◆ **What you will do**: Identify and copy all lines of the material where the string "parts" is found.

◆ **Provided data**:
★ ★ ★ ★ ★ ★ ★

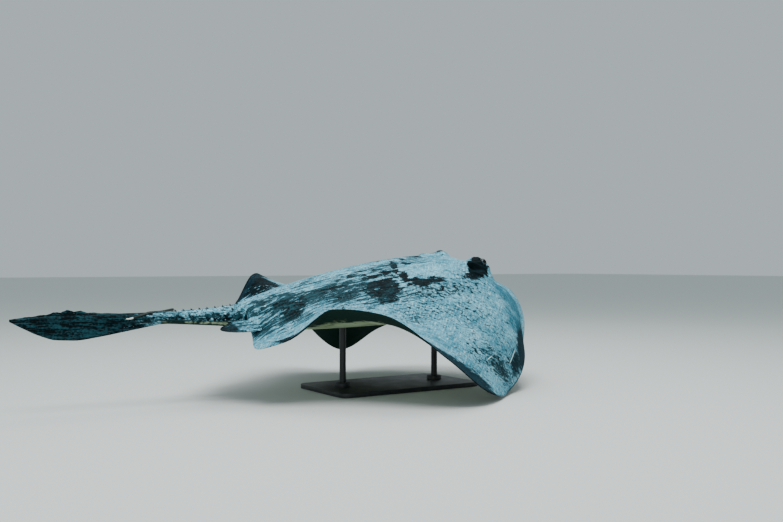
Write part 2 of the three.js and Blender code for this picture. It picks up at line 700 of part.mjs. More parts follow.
function standBase() {
  const { length, width, thick, corner, bevel } = BASE;
  const [x, y] = [length / 2 - bevel, width / 2 - bevel];
  const outline = new THREE.Shape();
  outline.absarc(x - corner, y - corner, corner, 0, 90 * RAD);
  outline.absarc(corner - x, y - corner, corner, 90 * RAD, 180 * RAD);
  outline.absarc(corner - x, corner - y, corner, 180 * RAD, 270 * RAD);
  outline.absarc(x - corner, corner - y, corner, 270 * RAD, 360 * RAD);
  const bevels = { bevelThickness: bevel, bevelSize: bevel, bevelSegments: 1 };
  const sides = { depth: thick - 2 * bevel, curveSegments: 5 };
  return new THREE.ExtrudeGeometry(outline, { ...sides, ...bevels }).translate(0, 0, bevel);
}

// A rod from the base up to the belly, cut to the belly's own shape.
function standRod(x, belly) {
  const foot = BASE.thick + GAP;
  const height = ORIGIN_HEIGHT - foot;
  const rod = new THREE.CylinderGeometry(ROD_RADIUS, ROD_RADIUS, height, ROUND)
    .rotateX(90 * RAD)
    .translate(x, 0, foot + height / 2);
  return largest(clearOf(solid(rod), belly, [[0, 0, -GAP]]));
}

function standCollar(x) {
  const { radius, height, chamfer } = COLLAR;
  const inner = ROD_RADIUS + GAP;
  const profile = [
    [inner, 0], [radius, 0], [radius, height - chamfer], [radius - chamfer, height], [inner, height],
    [inner, 0],
  ];
  const points = profile.map(([r, z]) => new THREE.Vector2(r, z));
  return new THREE.LatheGeometry(points, ROUND).rotateX(90 * RAD).translate(x, 0, BASE.thick + GAP);
}

const stand = new THREE.Group();
stand.add(named("stand_base", standBase(), FINISH.stand));
const placed = [parts.head, parts.trunk].map((made) => made.transform(ray.matrix.elements));
for (const [label, x] of Object.entries(ROD_PLACES)) {
  stand.add(named("stand_rod_" + label, geometryOf(standRod(x, placed)), FINISH.stand));
  stand.add(named("stand_collar_" + label, standCollar(x), FINISH.stand));
}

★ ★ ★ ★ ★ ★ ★

◆ **The output**:
Write part 2 of the three.js and Blender code for this picture. It picks up at line 700 of part.mjs. More parts follow.
const placed = [parts.head, parts.trunk].map((made) => made.transform(ray.matrix.elements));